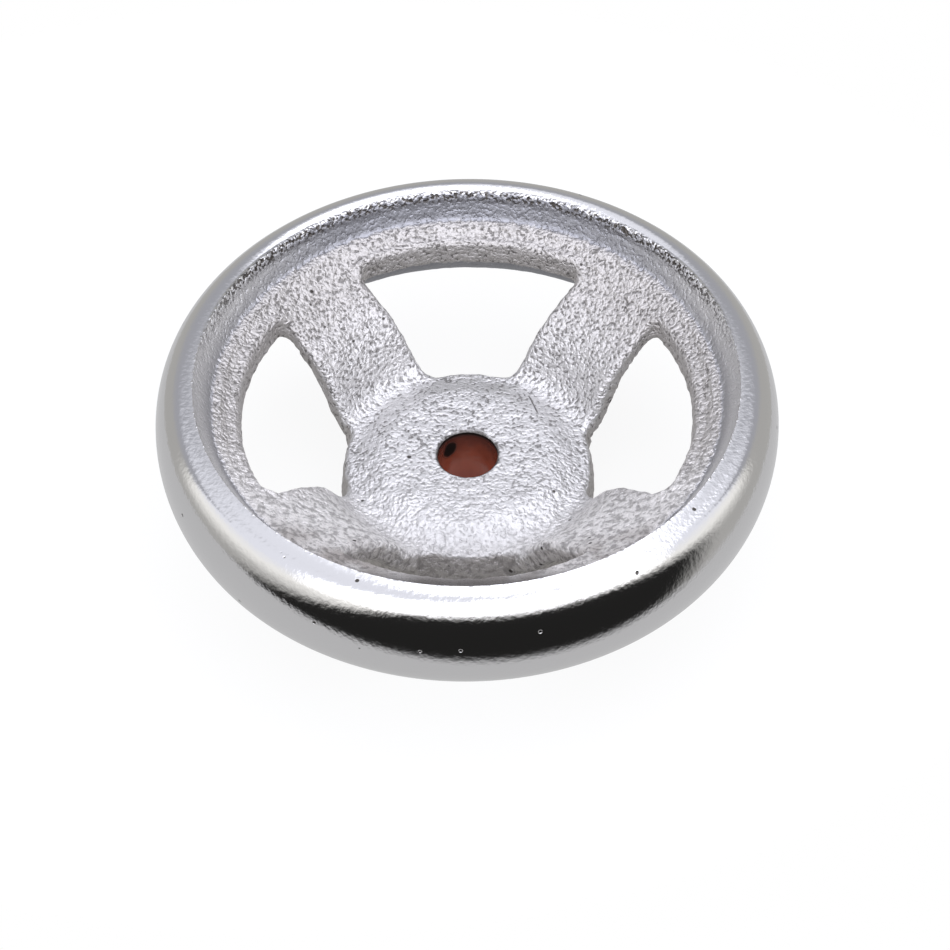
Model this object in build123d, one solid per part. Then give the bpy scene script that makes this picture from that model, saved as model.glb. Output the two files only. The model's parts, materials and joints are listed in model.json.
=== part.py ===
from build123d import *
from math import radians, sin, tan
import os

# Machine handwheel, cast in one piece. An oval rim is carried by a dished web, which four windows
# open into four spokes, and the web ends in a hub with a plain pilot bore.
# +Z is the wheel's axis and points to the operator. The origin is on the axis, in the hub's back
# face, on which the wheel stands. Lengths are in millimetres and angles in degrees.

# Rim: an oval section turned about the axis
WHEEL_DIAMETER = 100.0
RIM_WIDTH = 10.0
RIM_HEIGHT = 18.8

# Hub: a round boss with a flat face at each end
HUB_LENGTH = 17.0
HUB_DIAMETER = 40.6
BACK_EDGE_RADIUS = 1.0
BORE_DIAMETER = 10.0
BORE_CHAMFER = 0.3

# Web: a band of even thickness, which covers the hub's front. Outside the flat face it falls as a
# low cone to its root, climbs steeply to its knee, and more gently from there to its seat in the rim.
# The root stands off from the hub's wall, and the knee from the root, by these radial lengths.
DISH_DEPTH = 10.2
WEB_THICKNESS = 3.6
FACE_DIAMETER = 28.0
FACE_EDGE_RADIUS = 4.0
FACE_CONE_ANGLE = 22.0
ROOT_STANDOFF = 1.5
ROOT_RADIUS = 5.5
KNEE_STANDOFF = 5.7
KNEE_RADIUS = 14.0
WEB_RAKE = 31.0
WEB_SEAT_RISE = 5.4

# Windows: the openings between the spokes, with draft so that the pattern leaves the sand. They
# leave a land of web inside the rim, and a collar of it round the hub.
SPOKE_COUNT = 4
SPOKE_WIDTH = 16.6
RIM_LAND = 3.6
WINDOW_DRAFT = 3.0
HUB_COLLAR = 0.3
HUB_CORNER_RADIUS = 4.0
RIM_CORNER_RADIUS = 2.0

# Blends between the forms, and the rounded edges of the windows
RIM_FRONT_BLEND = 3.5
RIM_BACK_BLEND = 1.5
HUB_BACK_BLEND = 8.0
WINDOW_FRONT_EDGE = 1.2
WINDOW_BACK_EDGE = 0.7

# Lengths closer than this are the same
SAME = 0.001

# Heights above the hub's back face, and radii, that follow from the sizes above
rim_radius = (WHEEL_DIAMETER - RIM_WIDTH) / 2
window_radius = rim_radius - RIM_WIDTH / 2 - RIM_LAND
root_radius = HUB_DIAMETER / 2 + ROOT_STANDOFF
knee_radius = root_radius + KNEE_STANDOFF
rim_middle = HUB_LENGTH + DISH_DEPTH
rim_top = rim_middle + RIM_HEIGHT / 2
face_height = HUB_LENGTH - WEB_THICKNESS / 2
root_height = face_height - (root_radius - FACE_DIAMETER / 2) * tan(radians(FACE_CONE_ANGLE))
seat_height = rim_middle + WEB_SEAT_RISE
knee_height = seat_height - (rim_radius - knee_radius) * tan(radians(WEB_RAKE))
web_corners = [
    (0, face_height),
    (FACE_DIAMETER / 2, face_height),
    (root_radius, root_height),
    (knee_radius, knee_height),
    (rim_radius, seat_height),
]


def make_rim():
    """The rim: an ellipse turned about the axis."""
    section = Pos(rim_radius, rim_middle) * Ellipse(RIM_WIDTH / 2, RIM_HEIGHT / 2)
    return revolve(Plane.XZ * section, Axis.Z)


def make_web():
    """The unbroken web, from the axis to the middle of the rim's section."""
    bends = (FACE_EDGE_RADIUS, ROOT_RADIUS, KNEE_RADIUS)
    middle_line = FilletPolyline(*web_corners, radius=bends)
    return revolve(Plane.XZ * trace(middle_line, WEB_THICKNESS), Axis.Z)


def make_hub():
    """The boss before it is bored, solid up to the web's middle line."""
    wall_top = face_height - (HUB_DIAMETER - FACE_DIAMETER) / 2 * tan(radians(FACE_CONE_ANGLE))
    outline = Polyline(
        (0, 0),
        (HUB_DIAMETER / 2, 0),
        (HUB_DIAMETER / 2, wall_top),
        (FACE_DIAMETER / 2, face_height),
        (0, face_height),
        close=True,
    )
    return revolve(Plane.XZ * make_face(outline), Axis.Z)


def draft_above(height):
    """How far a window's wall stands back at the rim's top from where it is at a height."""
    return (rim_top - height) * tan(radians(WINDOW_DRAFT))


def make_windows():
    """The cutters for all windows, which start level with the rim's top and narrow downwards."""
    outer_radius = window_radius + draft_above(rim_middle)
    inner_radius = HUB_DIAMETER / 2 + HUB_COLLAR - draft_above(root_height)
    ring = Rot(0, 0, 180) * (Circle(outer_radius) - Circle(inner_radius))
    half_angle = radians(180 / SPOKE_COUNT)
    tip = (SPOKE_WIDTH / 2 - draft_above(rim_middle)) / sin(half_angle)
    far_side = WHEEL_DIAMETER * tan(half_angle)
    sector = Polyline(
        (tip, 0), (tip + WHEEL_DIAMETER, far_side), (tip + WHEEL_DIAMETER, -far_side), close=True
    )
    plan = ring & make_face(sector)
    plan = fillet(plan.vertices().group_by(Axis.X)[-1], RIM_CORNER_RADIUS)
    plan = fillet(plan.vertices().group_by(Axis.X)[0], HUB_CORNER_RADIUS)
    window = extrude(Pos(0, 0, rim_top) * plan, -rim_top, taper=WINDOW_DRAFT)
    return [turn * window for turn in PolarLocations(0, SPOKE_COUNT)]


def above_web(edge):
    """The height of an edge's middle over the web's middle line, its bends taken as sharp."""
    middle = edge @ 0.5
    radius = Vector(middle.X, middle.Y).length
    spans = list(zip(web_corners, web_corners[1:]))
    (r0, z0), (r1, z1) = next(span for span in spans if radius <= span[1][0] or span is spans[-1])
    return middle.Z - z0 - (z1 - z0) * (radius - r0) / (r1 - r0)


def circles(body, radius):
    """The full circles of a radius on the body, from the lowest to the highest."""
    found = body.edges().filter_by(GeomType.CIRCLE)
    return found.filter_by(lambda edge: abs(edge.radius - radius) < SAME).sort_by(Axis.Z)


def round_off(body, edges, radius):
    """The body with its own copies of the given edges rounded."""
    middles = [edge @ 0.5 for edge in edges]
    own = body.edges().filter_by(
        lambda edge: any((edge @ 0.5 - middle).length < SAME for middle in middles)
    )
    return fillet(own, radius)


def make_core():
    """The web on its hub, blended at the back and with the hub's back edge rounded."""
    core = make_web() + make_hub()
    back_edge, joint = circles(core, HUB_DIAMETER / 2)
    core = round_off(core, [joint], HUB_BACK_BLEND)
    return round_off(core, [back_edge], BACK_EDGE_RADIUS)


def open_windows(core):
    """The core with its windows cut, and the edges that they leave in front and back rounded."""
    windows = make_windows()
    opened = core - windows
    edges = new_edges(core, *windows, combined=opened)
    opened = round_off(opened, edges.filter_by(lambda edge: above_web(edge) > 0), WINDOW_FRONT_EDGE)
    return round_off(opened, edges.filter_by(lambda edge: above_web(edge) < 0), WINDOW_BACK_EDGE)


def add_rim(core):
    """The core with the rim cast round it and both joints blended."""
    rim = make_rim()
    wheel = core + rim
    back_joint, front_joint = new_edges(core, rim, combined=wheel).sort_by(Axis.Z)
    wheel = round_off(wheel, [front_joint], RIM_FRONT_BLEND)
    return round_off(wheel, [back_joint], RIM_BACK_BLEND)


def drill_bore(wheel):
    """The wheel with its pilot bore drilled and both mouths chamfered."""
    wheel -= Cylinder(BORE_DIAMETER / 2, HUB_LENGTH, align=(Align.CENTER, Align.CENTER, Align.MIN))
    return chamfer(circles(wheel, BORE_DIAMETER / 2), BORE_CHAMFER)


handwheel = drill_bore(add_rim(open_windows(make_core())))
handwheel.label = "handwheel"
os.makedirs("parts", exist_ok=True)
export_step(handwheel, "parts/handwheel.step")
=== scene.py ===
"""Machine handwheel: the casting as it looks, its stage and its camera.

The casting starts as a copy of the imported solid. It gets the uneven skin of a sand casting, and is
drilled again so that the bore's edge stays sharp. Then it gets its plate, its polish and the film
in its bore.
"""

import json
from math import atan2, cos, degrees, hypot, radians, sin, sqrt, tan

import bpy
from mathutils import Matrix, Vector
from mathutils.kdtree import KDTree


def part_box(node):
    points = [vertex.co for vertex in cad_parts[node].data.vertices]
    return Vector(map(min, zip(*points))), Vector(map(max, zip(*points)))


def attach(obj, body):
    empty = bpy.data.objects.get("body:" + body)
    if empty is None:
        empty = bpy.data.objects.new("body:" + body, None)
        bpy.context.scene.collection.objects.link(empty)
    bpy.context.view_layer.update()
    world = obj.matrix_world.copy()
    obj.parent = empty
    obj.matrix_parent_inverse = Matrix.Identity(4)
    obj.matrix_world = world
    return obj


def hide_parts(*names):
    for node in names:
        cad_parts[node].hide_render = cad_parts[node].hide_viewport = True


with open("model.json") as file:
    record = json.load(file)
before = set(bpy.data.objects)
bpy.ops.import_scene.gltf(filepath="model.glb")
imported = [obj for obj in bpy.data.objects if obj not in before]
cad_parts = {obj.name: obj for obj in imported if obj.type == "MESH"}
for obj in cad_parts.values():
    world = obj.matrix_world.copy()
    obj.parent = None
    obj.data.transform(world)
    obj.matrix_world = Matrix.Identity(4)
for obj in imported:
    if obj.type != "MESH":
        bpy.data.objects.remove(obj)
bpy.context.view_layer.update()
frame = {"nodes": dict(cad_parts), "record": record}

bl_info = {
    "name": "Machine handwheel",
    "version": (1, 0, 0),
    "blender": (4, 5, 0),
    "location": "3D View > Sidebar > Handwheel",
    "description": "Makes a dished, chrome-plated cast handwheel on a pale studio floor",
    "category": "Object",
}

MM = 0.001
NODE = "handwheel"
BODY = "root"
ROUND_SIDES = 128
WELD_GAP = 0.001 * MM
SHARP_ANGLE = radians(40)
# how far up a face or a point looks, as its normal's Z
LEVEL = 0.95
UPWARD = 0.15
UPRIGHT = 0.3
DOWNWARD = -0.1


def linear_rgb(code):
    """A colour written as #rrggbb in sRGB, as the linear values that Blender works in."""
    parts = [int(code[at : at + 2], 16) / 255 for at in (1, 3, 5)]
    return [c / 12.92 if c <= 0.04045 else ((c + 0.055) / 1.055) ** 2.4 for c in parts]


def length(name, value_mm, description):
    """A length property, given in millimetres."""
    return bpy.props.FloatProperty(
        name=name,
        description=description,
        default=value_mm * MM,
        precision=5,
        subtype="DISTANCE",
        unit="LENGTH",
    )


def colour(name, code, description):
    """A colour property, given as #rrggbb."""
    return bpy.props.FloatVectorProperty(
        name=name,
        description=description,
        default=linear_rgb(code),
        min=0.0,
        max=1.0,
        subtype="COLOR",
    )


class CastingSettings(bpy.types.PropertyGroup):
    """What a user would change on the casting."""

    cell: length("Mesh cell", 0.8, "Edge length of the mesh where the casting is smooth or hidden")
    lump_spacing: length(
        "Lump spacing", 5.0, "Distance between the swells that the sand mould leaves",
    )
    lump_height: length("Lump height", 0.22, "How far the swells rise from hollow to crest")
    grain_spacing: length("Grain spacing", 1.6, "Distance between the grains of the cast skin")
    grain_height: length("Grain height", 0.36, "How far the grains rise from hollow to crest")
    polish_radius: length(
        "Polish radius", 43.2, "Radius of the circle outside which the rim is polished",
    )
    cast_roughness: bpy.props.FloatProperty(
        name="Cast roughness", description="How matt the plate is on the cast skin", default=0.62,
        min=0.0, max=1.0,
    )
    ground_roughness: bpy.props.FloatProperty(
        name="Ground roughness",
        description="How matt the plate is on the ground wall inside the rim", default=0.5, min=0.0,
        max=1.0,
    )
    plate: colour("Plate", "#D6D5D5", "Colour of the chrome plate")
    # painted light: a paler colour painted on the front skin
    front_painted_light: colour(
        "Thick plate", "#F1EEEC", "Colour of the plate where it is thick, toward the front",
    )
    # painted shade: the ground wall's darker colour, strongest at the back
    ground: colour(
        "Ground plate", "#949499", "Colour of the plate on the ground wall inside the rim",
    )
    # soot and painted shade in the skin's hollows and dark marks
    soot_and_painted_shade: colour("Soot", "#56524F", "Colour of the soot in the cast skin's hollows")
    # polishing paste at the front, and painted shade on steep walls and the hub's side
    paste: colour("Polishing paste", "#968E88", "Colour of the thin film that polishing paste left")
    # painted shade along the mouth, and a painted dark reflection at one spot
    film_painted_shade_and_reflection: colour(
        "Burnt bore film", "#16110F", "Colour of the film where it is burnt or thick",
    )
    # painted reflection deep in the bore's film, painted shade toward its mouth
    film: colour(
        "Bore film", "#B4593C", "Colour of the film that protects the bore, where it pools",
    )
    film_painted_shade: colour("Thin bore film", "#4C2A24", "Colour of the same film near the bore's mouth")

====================

▸ **Short problem**: Exactly the lines from the line containing "handwheel = drill_bore(add_rim(open_windows(make_core())))" to the line containing "sin, sqrt, tan", both included, are to be set down; no other line belongs in the answer.

▸ **Exercise response**:
handwheel = drill_bore(add_rim(open_windows(make_core())))
handwheel.label = "handwheel"
os.makedirs("parts", exist_ok=True)
export_step(handwheel, "parts/handwheel.step")
=== scene.py ===
"""Machine handwheel: the casting as it looks, its stage and its camera.

The casting starts as a copy of the imported solid. It gets the uneven skin of a sand casting, and is
drilled again so that the bore's edge stays sharp. Then it gets its plate, its polish and the film
in its bore.
"""

import json
from math import atan2, cos, degrees, hypot, radians, sin, sqrt, tan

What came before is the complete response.